What Is This Legislation About?

The Stamp Duties Act 1929 (“SDA”) is Singapore’s core statute governing stamp duty—a tax imposed on certain legal documents (“instruments”) that evidence transactions and arrangements. In practical terms, the Act determines (i) which documents are chargeable, (ii) how duty is calculated (including valuation rules), (iii) when duty must be paid and the instrument stamped, and (iv) what happens if duty is not paid or the instrument is not properly stamped.

Stamp duty is not merely an administrative requirement. It affects the enforceability and admissibility of documents in legal proceedings, and it carries penalties for evasion or late stamping. The SDA therefore operates as both a revenue-collection framework and a compliance regime for transactions involving property, shares, and other instruments listed in the schedules.

Over time, the SDA has been updated to address modern transaction mechanics, including electronic stamping and electronic instruments (Part 8A) and corporate structures such as variable capital companies (VCCs) (Part 8B). The Act also contains special rules for conveyances, transfers, mortgages, foreclosure orders, and certain arrangements that are treated as conveyances for duty purposes.

What Are the Key Provisions?

1. Chargeability and payment mechanics (Parts 2 and 3)
The SDA begins by setting out general rules for instruments chargeable with duty and the process for paying duty. A central compliance requirement is that all facts and circumstances relevant to duty must be set out when assessing duty (s 5). This is important for practitioners because duty outcomes often depend on the transaction’s legal substance—consideration, property type, whether the instrument is a sale or something else, and whether reliefs apply.
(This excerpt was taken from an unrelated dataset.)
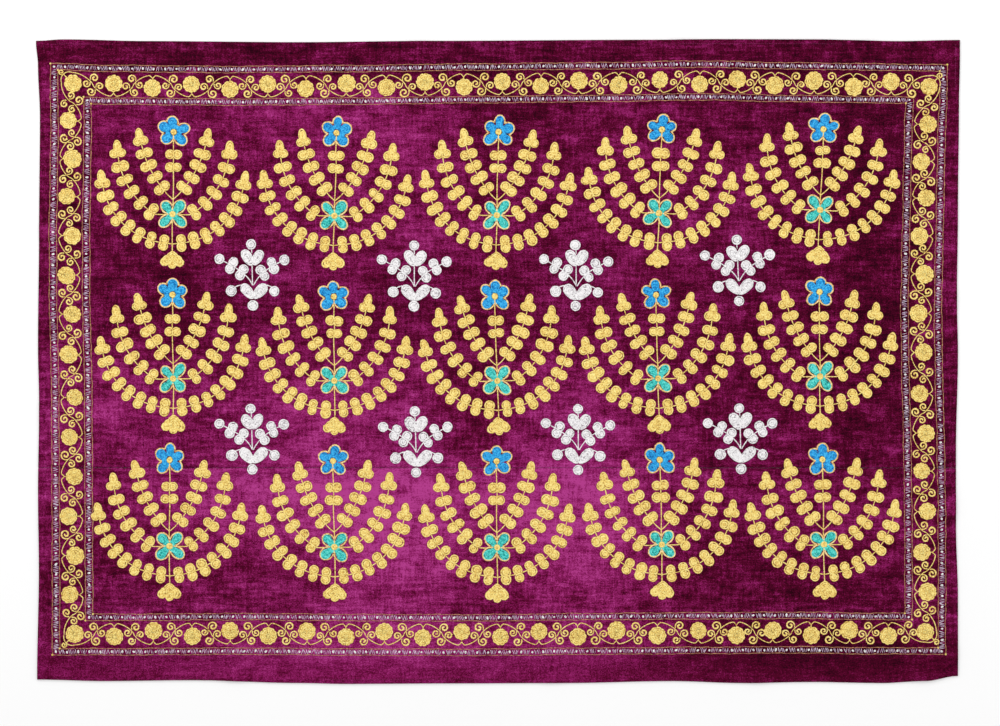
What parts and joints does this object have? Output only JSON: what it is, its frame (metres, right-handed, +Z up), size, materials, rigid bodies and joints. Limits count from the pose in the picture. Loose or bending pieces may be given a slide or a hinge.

The Act also addresses how duty is denoted and paid in modern systems. It provides for e-stamping and electronic workflows, including electronic assessment and stamping (ss 6B–6C), and electronic funds transfer of duty (s 6D). While the underlying tax concept remains, these provisions shift the operational burden to electronic systems and require practitioners to ensure that submissions and payment steps are correctly completed.

2. Valuation rules (Part 2, including ss 13–14)
Stamp duty is frequently ad valorem (based on value). The SDA includes valuation provisions for currency and securities (s 13) and instruments reserving interest (s 14). These rules matter where consideration is not straightforward cash—e.g., where securities are used, or where the instrument creates a right to receive interest. Incorrect valuation can lead to underpayment, subsequent recovery actions, penalties, or disputes at adjudication.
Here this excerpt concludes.